Carlos Motta Nunes, especialista em regulação de recursos hídricos e saneamento básico da Agência Nacional de Águas e Saneamento Básico (ANA), salientou que o Brasil ainda tem “números vergonhosos” de atendimento de água e esgoto. Ele destacou que a ANA busca integrar as políticas nacionais de recursos hídricos e de saneamento.
— A Agência Nacional de Águas traz a visão de recursos hídricos para dentro do saneamento, para a gente poder ter essa visão mais global do insumo fundamental para o saneamento, que é a água tanto no início da cadeia, que é a água que é captada, mas também ao final da cadeia, quando aquele esgoto chega aos nossos rios e polui os nossos rios. A gente consegue ter uma visão mais abrangente de país — disse Carlos Motta.
Marcus Vinícius Fernandes Neves, presidente da Associação Brasileira das Empresas Estaduais de Saneamento (Aesbe), declarou que, enquanto houver cidades brasileiras que necessitam ser atendidas por carros-pipa para terem água, o país não pode se conformar. Ele reclamou que o novo marco legal do saneamento (Lei 14.026/2020) não dá a devida atenção aos problemas da população rural.

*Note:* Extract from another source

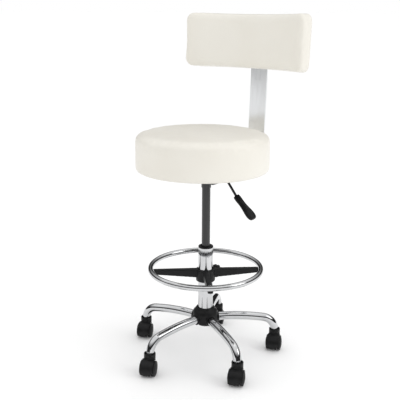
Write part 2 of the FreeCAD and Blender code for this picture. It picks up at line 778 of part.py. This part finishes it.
def caster_hood():
    outer = wheel_diameter + 2 * (fender_gap + fender_thickness)
    inner = wheel_diameter + 2 * fender_gap
    web = along_axle(outer, -hub_web_width / 2, hub_web_width / 2)
    web = web.cut(block((-outer, -outer, -outer), (web_relief_reach, outer, web_relief_height)))
    web = web.cut(block((-outer, -outer, -outer), (2 * outer, outer, fender_lip_height)))
    fender = along_axle(outer, -fender_width / 2, fender_width / 2)
    fender = fender.cut(along_axle(inner, -fender_width, fender_width))
    fender = fender.common(block((0, -outer, fender_side_bottom), (2 * outer, outer, 2 * outer)))
    tower = ring(cup_diameter, wheel_radius, cup_top)
    tower = tower.common(joined([ring(cup_diameter, cup_floor - cup_skirt, cup_top),
                                 block((-outer, -hub_web_width / 2, wheel_radius),
                                       (outer, hub_web_width / 2, cup_top))]))
    hood = joined([web, fender, tower])
    hood = hood.cut(along_axle(inner, hub_web_width / 2, outer))
    hood = hood.cut(along_axle(inner, -outer, -hub_web_width / 2))
    hood = hood.cut(ring(cup_bore, cup_floor, cup_top + drill_extra))
    hood = hood.cut(ring(stem_diameter + 2 * running_gap, stem_bottom - stem_end_gap, cup_top))
    return hood.cut(caster_axle())


def caster_axle():
    return along_axle(axle_diameter, -axle_reach, axle_reach)


def cap_arc(rim, crown):
    # from a rim to a crown on the axis, as part of a circle that is centred on the axis
    rise = crown.y - rim.y
    sphere = (rim.x ** 2 + rise ** 2) / (2 * rise)
    half = math.asin(rim.x / sphere) / 2
    middle = Vector(sphere * math.sin(half), crown.y - sphere * (1 - math.cos(half)), 0)
    return Part.Arc(rim, middle, crown).toShape()


def caster_wheel():
    # revolved about Y, from the inner face at 0 to the crown of the cover
    radius = wheel_radius
    bore = axle_diameter / 2 + running_gap
    hub = wheel_hub_diameter / 2
    rim = radius - wheel_rim_width
    near = wheel_recess
    deep = 2 * wheel_recess
    tread = near + wheel_tread_width
    profile = [(bore, 0), (hub, 0), (hub, deep), (rim, deep), (rim, near), (radius - wheel_bevel, near),
               (radius, near + wheel_bevel), (radius, tread), (radius - wheel_bevel, tread + wheel_bevel)]
    points = [Vector(across, along, 0) for across, along in profile]
    edges = [Part.makeLine(a, b) for a, b in zip(points, points[1:])]
    crown = Vector(0, wheel_width, 0)
    edges.append(cap_arc(points[-1], crown))
    inside = [crown, Vector(0, wheel_bore_depth, 0), Vector(bore, wheel_bore_depth, 0), points[0]]
    edges += [Part.makeLine(a, b) for a, b in zip(inside, inside[1:])]
    wheel = Part.Face(Part.Wire(edges)).revolve(Vector(0, 0, 0), Vector(0, 1, 0), 360)
    return moved(wheel, x=caster_trail, y=wheel_gap / 2, z=wheel_radius)


def make_casters():
    wheel = caster_wheel()
    pieces = {"hood": caster_hood(), "axle": caster_axle(), "wheel_a": wheel,
              "wheel_b": wheel.mirror(Vector(0, 0, 0), Vector(0, 1, 0))}
    for number in range(1, leg_count + 1):
        angle = math.radians(base_turn + 360.0 * (number - 1) / leg_count)
        x, y = caster_circle * math.cos(angle), caster_circle * math.sin(angle)
        for name, shape in pieces.items():
            parts["caster_%d_%s" % (number, name)] = moved(turned_by(shape, caster_heading), x=x, y=y)


make_base()
make_lift()
seat_bolt_shapes = make_seat()
make_lever()
make_back(seat_bolt_shapes)
make_footring()
make_casters()

os.makedirs("parts", exist_ok=True)
for name, shape in parts.items():
    shape.exportStep("parts/%s.step" % name)
    print("%-18s valid %s, %d solids, %.0f mm3" % (name, shape.isValid(), len(shape.Solids), shape.Volume))
print(len(parts), "nodes")
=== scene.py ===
import bpy
import bmesh
import json
import math
from mathutils import Matrix, Vector, noise


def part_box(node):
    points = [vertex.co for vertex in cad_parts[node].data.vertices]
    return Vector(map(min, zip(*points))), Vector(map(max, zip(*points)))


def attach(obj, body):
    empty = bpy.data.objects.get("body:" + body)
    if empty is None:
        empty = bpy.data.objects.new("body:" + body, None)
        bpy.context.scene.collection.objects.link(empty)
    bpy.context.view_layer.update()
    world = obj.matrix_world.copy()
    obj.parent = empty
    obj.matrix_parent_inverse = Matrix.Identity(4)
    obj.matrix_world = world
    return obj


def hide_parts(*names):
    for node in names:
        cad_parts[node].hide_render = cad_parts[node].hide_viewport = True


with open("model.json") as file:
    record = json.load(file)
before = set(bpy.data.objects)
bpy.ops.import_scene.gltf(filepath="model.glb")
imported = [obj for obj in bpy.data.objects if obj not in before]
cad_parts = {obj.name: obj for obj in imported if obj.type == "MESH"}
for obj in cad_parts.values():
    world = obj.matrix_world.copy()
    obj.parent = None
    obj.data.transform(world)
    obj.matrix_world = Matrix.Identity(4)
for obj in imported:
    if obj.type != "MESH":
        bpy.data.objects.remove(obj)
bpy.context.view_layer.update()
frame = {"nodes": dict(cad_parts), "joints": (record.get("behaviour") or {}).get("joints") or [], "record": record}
nodes = frame["nodes"]
print("frame loaded:", len(nodes), "nodes")

# ---- small helpers ----


def mm(value):
    return value / 1000.0


def addObject(name, mesh):
    piece = bpy.data.objects.new(name, mesh)
    bpy.context.scene.collection.objects.link(piece)
    return piece


def finishPiece(piece, body, material):
    piece.data.materials.clear()
    piece.data.materials.append(material)
    for face in piece.data.polygons:
        face.use_smooth = True
    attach(piece, body)
    return piece


def applyModifiers(piece):
    graph = bpy.context.evaluated_depsgraph_get()
    mesh = bpy.data.meshes.new_from_object(piece.evaluated_get(graph))
    piece.modifiers.clear()
    piece.data = mesh
    return piece


def joinedCopy(name, nodeNames):
    # one mesh that holds a copy of each of these CAD nodes
    form = bmesh.new()
    for nodeName in nodeNames:
        form.from_mesh(nodes[nodeName].data)
    bmesh.ops.remove_doubles(form, verts=form.verts, dist=1e-6)
    mesh = bpy.data.meshes.new(name)
    form.to_mesh(mesh)
    form.free()
    return addObject(name, mesh)


def remesh(piece, voxel):
    modifier = piece.modifiers.new("Remesh", "REMESH")
    modifier.mode = "VOXEL"
    modifier.voxel_size = voxel
    return applyModifiers(piece)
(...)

Para Marcus Vinícius, só a união do setor público com o setor privado pode resolver o saneamento básico no país, mas é preciso haver também políticas públicas bem coordenadas e regulação e fiscalização eficientes. Ele também frisou que é preciso enxergar as realidades distintas de cada estado e cidade.
— Quem tem que tomar conta da política pública do saneamento tem que ser o governo federal, estadual e municipal, dentro das suas atribuições. Buscar recursos para somar aos recursos públicos que nós temos é fundamental, imprescindível, mas a política pública, o acompanhamento, as regras, também. O que adianta nós termos uma boa licitação e recursos e não termos uma boa agência reguladora com normas claras? Taí Manaus, que é pelo setor privado e é um dos piores índices de água e esgoto público, privatizado nesse estado desde a década de 1990 — alertou o presidente da Aesbe.
Por sua vez, o primeiro-secretário da Confederação Nacional de Municípios (CNM), José Patriota, concordou que as realidades regionais devem nortear o avanço do setor. Ele reiterou que a qualidade do saneamento básico interfere diretamente na qualidade de vida da sociedade brasileira. E que o papel do poder público continua fundamental, mesmo com o aumento da participação privada no setor.
— Para nós da CNM é fundamental a regulação. Por mais que haja necessidade de atrair investimentos privados para compor esse conjunto de ações, é fundamental a regulação do Estado brasileiro. E a ANA, como agência reguladora e com a expertise que tem, carrega para si uma grande responsabilidade que a lei lhe delega — afirmou José Patriota.
O senador Izalci Lucas (PSDB-DF), autor do requerimento para a realização dessa audiência pública, apresentou aos debatedores questionamentos sobre a real possibilidade de universalizar os serviços até 2033 e sobre a poluição de cursos d’água causada pelo esgoto despejado sem tratamento.
— A questão dos recursos hídricos para nós tem uma importância imensa, principalmente este ano, em que já se começa a se falar em racionamento — ressaltou Izalci.
Ao final, Collor informou que a CDR promoverá a terceira mesa do ciclo de debates na próxima segunda-feira (5), às 18h, para discutir a aviação regional.